Integrated marketing communications (IMC) is the use of marketing strategies to optimise the communication of a consistent message of the company's brands to stakeholders. Coupling methods together improves communication as it harnesses the benefits of each channel, which when combined together builds a clearer and vaster impact than if used individually. IMC requires marketers to identify the boundaries around the promotional mix elements and to consider the effectiveness of the campaign's message.

In the mid to late 1980s, the marketing environment was undergoing profound environmental changes with implications for marketing communications. Media proliferation, audience fragmentation, globalisation of markets, the advent of new communications technologies, the widespread use of databases meant that the old methods, and practices used in mass marketing were no longer relevant. In particular, the rise of digital and interactive media meant that marketers were relying less on advertising as the dominant form of marketing communications. Amongst practitioners and scholars, there was an increasing recognition that new approaches to marketing communications were required. That new approach would become known as integrated marketing communications. A number of empirical studies, carried out in the early 1990s, found that the new IMC was far from a "short-lived managerial fad," but rather was a very clear reaction by advertisers and marketers to the changing external environment.
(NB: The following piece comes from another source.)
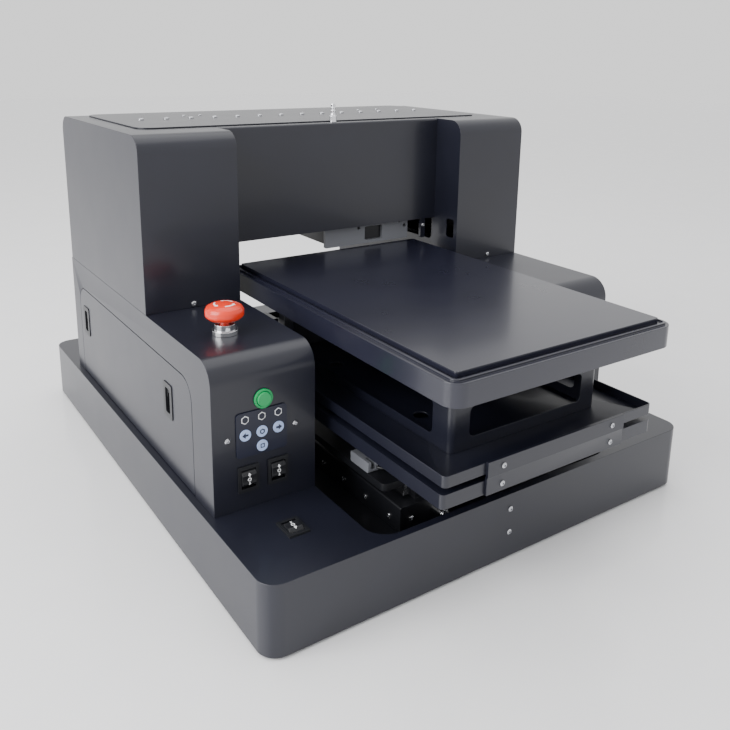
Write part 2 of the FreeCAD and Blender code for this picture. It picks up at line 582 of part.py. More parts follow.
def carriage():
    face = prism("carriage_face", ("carriage_left", "carriage_right"),
                 ("carriage_front", "carriage_front + 4"), ("carriage_low", "338"), "y", "2")
    notch = prism("carriage_notch", ("53", "82"), ("carriage_front - 1", "carriage_front + 5"),
                  ("272", "291"), "y", "2")
    holes = [rod("carriage_hole_%d" % i, "2.4", "y", x, ("carriage_front - 1", "carriage_front + 5"), z)
             for i, (x, z) in enumerate([("43", "290"), ("112", "293"), ("121", "286")])]
    keep(cut("carriage_face_cut", face, notch, *holes), "carriage_front_plate")
    tub = dish("carriage_tub", ("-8", "124"), ("carriage_front + 4", "carriage_back"),
               ("272", "carriage_high"), "sheet", "3", "4")
    head_gap = block("head_gap", ("29.9", "78.1"), ("59.9", "130.1"), ("260", "280"))
    lamp_gap = block("lamp_gap", ("83.9", "118.1"), ("55.9", "140.1"), ("260", "280"))
    shell = cut("carriage_tub_cut", tub, head_gap, lamp_gap)
    head = block("head_block", ("30", "78"), ("60", "130"), ("269.5", "305"))
    ears = block("head_ears", ("24", "80.5"), ("56", "134"), ("275", "278"))
    lamp = block("lamp_block", ("84", "118"), ("56", "140"), ("269.5", "300"))
    lamp_ears = block("lamp_ears", ("81.5", "121.5"), ("54", "142"), ("275", "278"))
    keep(fuse("lamp_whole", lamp, lamp_ears), "uv_lamp")
    dampers = [prism("damper_%d" % i, ("32 + %d * 15" % (i % 3), "44 + %d * 15" % (i % 3)),
                     ("%d" % (64 + 34 * (i // 3)), "%d" % (92 + 34 * (i // 3))), ("304.8", "333"), "z", "2")
               for i in range(6)]
    keep(fuse("head_whole", head, ears, *dampers), "print_head")
    blocks = []
    for i, x in enumerate(("16", "68")):
        shoe = block("x_shoe_%d" % i, (x, x + " + 34"), ("carriage_back", "beam_front - 1.5"), ("336", "368"))
        groove = block("x_shoe_groove_%d" % i, (x + " - 1", x + " + 35"),
                       ("beam_front - 8.1", "beam_front + 1"), ("345.9", "358.1"))
        blocks.append(cut("x_block_%d" % i, shoe, groove))
    keep(group("x_blocks", *blocks), "x_bearing_blocks")
    upright = block("clamp_upright", ("50", "66"), ("carriage_back - 1", "carriage_back + 4"), ("368.5", "390"))
    reach = block("clamp_reach", ("50", "66"), ("carriage_back", "204"), ("386", "395.3"))
    keep(fuse("carriage_whole", shell, upright, reach), "carriage_body")


def service_parts():
    tub = dish("capping_tub", ("178", "262"), ("50", "140"), ("cabinet_top", "cabinet_top + 22"),
               "3", "3", "5")
    pads = prism("capping_pad", ("180.9", "225"), ("64", "126"), ("cabinet_top + 2.9", "cabinet_top + 24"),
                 "z", "4")
    dip = prism("capping_dip", ("184", "222"), ("67", "123"), ("cabinet_top + 18", "cabinet_top + 26"),
                "z", "3")
    keep(fuse("capping_whole", tub, cut("capping_pad_cut", pads, dip)), "capping_station")
    tanks = []
    for i in range(6):
        low = "-180 + %d * 38" % i
        shape = prism("tank_%d" % i, ("192", "258"), (low, low + " + 32"), ("deck_top", "deck_top + 110"),
                      "z", "4")
        cap = rod("tank_cap_%d" % i, "10", "z", "225", low + " + 16", ("deck_top + 109", "deck_top + 122"))
        tanks.append(fuse("ink_tank_%d" % i, shape, cap))
    keep(group("tanks", *tanks), "ink_tanks")
    box = prism("supply_box", ("-262", "-182"), ("10", "200"), ("deck_top", "deck_top + 40"), "z", "2")
    board = block("board_sheet", ("-174", "-172.4"), ("10", "190"), ("128", "222"))
    chips = [block("chip_%d" % i, ("-174 - %d" % tall, "-173.9"), ("%d" % y, "%d" % (y + wide)),
                   ("%d" % z, "%d" % (z + high)))
             for i, (y, z, wide, high, tall) in enumerate([(30, 140, 24, 24, 3), (80, 150, 30, 30, 12),
                                                           (130, 140, 14, 40, 8), (40, 190, 60, 14, 10)])]
    pegs = [rod("peg_%d" % i, "3", "x", ("-172.6", "-168"), y, z)
            for i, (y, z) in enumerate([("16", "134"), ("184", "134"), ("16", "216"), ("184", "216")])]
    keep(group("electronics_set", box, fuse("board_whole", board, *chips, *pegs)), "control_electronics")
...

Integrated marketing communications is a holistic planning process that focuses on integrating messages across communications disciplines, creative executions, media, timing and stakeholders. An integrated approach has emerged as the dominant approach used by companies to plan and execute their marketing communication programs and has been described as a paradigm shift.

The impetus to rethink marketing communications came from a number of environmental changes that were becoming increasingly apparent throughout the mid to late 1980s. Media was proliferating and at the same time converging, audiences were fragmenting and many new communications disciplines were emerging. Few advertising agencies provided the full suite of services in terms of the varied communications disciplines. Companies were reliant on a multiplicity of service providers for assistance with advertising, public-relations, branding, packaging, sales promotion, event organisers and other promotional activities. Each of these communications disciplines was treated as a "silo"; with little thought to the synergies between them,with the result that many different stakeholders involved in presenting the company's external image throughout the breadth and length of a campaign. In that environment, both practitioners and theorists recognised the potential for confusing or inconsistent brand images to develop across media and across different communications disciplines. The fragmentation of audiences presented marketers with particular challenges. No longer were they able to communicate with mass markets via mass media; instead they needed to communicate with increasingly tightly defined market segments, using highly specialist media and communications disciplines. New media and the use of databases were enabling marketers to communicate with customers on a one-to-one basis. The old methods and practices associated with mass communications were failing to serve the realities of the new era. The imperative to present a clear, coherent and unified narrative in both internal and external communications was becoming increasingly apparent by the late 1980s.